━━━ DATASET
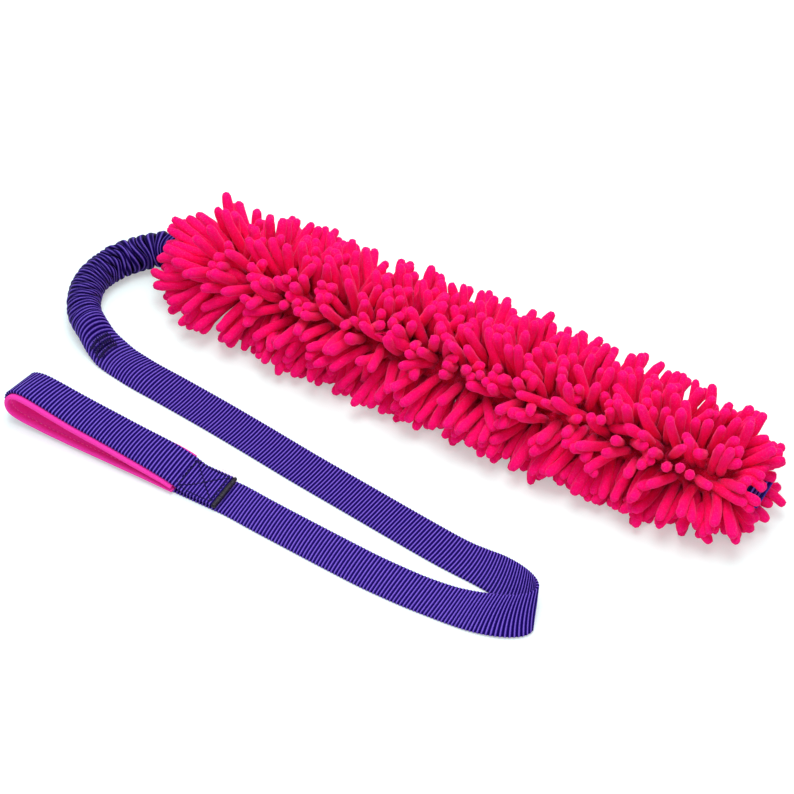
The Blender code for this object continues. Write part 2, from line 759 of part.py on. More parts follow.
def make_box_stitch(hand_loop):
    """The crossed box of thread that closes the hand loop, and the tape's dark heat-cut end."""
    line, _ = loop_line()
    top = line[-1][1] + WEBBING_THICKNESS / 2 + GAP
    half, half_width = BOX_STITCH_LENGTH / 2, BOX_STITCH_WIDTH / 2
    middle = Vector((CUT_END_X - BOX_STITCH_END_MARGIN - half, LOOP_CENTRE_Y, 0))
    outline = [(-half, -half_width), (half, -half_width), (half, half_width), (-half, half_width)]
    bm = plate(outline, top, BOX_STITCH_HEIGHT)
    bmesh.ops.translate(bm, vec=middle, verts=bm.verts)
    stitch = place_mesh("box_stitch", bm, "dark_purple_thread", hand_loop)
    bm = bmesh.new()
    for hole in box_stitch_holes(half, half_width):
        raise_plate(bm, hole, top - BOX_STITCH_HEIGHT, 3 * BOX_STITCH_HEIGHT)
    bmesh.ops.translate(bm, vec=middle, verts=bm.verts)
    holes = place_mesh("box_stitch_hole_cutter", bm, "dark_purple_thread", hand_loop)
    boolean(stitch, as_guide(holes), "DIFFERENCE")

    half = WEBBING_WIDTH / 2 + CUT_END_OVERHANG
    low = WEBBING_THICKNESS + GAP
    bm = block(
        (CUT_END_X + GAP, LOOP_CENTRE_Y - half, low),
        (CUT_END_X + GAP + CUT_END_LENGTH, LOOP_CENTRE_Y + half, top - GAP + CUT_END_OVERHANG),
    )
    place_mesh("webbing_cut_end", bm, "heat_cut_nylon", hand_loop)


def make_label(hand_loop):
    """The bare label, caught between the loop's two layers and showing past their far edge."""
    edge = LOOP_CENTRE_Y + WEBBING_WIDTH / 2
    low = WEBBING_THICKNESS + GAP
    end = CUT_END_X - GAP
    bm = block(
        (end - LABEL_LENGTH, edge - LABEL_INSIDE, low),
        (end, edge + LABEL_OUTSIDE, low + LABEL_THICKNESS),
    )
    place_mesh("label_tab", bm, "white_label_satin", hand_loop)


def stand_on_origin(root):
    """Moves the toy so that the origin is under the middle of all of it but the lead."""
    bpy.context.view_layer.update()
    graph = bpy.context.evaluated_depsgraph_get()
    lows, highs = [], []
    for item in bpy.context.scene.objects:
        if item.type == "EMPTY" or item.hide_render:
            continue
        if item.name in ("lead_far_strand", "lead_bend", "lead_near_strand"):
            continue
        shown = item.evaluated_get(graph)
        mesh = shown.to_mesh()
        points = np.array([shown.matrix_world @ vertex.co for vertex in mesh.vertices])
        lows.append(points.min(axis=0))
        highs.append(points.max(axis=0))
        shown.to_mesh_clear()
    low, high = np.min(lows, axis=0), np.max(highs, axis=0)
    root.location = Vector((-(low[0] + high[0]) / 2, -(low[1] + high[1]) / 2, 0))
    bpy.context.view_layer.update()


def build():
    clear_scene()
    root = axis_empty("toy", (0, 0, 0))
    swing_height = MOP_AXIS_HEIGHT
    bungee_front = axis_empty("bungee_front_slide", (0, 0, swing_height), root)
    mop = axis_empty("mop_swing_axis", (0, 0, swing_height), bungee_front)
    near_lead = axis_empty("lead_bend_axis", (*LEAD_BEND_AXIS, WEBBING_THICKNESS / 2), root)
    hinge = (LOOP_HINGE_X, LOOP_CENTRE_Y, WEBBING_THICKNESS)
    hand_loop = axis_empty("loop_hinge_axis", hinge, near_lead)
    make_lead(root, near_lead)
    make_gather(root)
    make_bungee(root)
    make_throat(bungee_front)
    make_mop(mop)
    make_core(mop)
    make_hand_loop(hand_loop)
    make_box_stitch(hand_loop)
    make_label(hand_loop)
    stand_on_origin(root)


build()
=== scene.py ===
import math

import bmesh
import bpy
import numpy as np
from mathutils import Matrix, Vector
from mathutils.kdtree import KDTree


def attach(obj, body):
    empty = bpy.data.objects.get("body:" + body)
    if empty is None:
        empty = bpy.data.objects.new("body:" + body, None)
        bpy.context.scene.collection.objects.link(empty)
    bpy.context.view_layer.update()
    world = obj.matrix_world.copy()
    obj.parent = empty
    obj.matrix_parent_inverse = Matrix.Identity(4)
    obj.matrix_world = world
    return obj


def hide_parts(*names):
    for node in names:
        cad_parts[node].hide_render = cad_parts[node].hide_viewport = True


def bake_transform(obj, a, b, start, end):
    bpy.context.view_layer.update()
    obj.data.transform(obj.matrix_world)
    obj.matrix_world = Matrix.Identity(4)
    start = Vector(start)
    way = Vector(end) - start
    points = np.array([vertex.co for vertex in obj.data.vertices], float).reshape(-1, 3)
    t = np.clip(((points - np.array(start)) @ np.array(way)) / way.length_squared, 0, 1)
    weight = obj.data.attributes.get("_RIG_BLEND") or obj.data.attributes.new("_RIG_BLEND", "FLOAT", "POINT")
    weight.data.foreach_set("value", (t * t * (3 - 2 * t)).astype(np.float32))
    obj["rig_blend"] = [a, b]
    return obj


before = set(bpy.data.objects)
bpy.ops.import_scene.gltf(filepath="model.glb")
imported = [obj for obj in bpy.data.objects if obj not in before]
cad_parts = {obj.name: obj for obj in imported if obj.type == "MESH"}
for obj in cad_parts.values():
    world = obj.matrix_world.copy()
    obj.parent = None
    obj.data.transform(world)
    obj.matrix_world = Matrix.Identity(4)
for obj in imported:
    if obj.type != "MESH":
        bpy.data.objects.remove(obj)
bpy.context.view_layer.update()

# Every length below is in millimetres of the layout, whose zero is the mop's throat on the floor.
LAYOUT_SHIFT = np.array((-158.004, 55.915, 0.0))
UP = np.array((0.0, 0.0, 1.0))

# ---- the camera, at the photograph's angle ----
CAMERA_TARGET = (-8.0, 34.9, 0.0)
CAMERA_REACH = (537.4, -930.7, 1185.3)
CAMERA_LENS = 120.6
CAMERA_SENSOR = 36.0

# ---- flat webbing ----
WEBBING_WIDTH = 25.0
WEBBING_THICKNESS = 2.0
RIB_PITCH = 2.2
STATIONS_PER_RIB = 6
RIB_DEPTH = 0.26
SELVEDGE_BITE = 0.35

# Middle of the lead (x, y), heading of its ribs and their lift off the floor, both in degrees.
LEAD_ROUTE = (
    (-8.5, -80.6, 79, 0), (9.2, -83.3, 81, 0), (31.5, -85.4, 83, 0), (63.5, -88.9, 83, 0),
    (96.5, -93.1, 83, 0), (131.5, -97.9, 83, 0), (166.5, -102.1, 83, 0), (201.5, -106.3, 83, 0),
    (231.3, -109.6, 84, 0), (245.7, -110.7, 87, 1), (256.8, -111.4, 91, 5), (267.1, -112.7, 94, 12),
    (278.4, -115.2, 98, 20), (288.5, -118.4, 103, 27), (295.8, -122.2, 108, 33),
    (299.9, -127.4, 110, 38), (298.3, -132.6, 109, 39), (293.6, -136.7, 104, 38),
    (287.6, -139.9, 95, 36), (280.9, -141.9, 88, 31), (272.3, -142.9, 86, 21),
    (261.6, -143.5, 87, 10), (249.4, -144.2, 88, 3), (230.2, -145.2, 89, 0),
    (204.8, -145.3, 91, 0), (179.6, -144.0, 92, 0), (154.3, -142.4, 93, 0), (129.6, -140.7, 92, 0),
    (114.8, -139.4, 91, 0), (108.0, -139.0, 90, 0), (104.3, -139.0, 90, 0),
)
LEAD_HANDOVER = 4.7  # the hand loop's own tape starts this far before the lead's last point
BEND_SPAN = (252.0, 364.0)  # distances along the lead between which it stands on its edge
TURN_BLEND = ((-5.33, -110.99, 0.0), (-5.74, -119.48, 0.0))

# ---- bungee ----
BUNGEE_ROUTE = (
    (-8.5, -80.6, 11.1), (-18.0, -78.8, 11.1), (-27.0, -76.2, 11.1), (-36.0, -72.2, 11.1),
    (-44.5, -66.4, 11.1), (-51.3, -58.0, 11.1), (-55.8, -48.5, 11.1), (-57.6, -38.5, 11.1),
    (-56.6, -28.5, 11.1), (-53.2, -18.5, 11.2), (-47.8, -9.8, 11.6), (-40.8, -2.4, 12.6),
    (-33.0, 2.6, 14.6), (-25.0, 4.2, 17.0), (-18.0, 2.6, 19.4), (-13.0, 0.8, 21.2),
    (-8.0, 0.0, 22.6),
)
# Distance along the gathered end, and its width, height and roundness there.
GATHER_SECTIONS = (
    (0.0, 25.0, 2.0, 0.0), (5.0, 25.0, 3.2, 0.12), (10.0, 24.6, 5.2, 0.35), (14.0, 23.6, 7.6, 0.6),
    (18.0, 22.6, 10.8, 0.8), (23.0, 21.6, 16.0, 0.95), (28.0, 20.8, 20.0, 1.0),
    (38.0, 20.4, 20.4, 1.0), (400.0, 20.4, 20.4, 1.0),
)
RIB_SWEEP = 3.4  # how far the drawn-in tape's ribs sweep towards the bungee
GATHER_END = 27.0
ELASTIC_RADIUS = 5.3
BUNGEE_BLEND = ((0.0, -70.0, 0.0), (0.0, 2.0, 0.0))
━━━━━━
━━━ DATASET
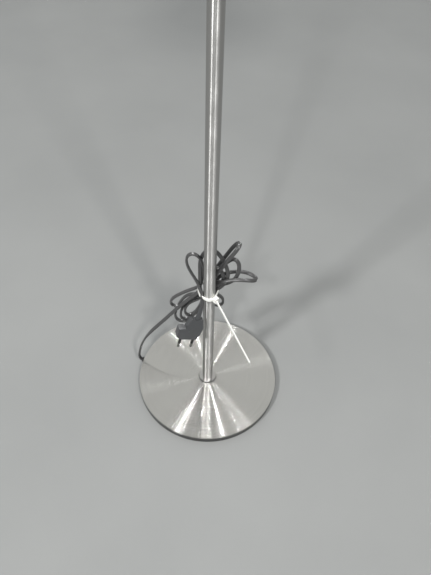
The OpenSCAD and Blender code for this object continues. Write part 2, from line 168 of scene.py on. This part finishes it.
━━━━━━
:: GOAL ::
Write out exactly the lines running from the line containing "imported = [obj" to the line containing "SELVEDGE_BITE = 0.35", with both of those lines included.

:: RESPONSE TO THE EXERCISE ::
imported = [obj for obj in bpy.data.objects if obj not in before]
cad_parts = {obj.name: obj for obj in imported if obj.type == "MESH"}
for obj in cad_parts.values():
    world = obj.matrix_world.copy()
    obj.parent = None
    obj.data.transform(world)
    obj.matrix_world = Matrix.Identity(4)
for obj in imported:
    if obj.type != "MESH":
        bpy.data.objects.remove(obj)
bpy.context.view_layer.update()

# Every length below is in millimetres of the layout, whose zero is the mop's throat on the floor.
LAYOUT_SHIFT = np.array((-158.004, 55.915, 0.0))
UP = np.array((0.0, 0.0, 1.0))

# ---- the camera, at the photograph's angle ----
CAMERA_TARGET = (-8.0, 34.9, 0.0)
CAMERA_REACH = (537.4, -930.7, 1185.3)
CAMERA_LENS = 120.6
CAMERA_SENSOR = 36.0

# ---- flat webbing ----
WEBBING_WIDTH = 25.0
WEBBING_THICKNESS = 2.0
RIB_PITCH = 2.2
STATIONS_PER_RIB = 6
RIB_DEPTH = 0.26
SELVEDGE_BITE = 0.35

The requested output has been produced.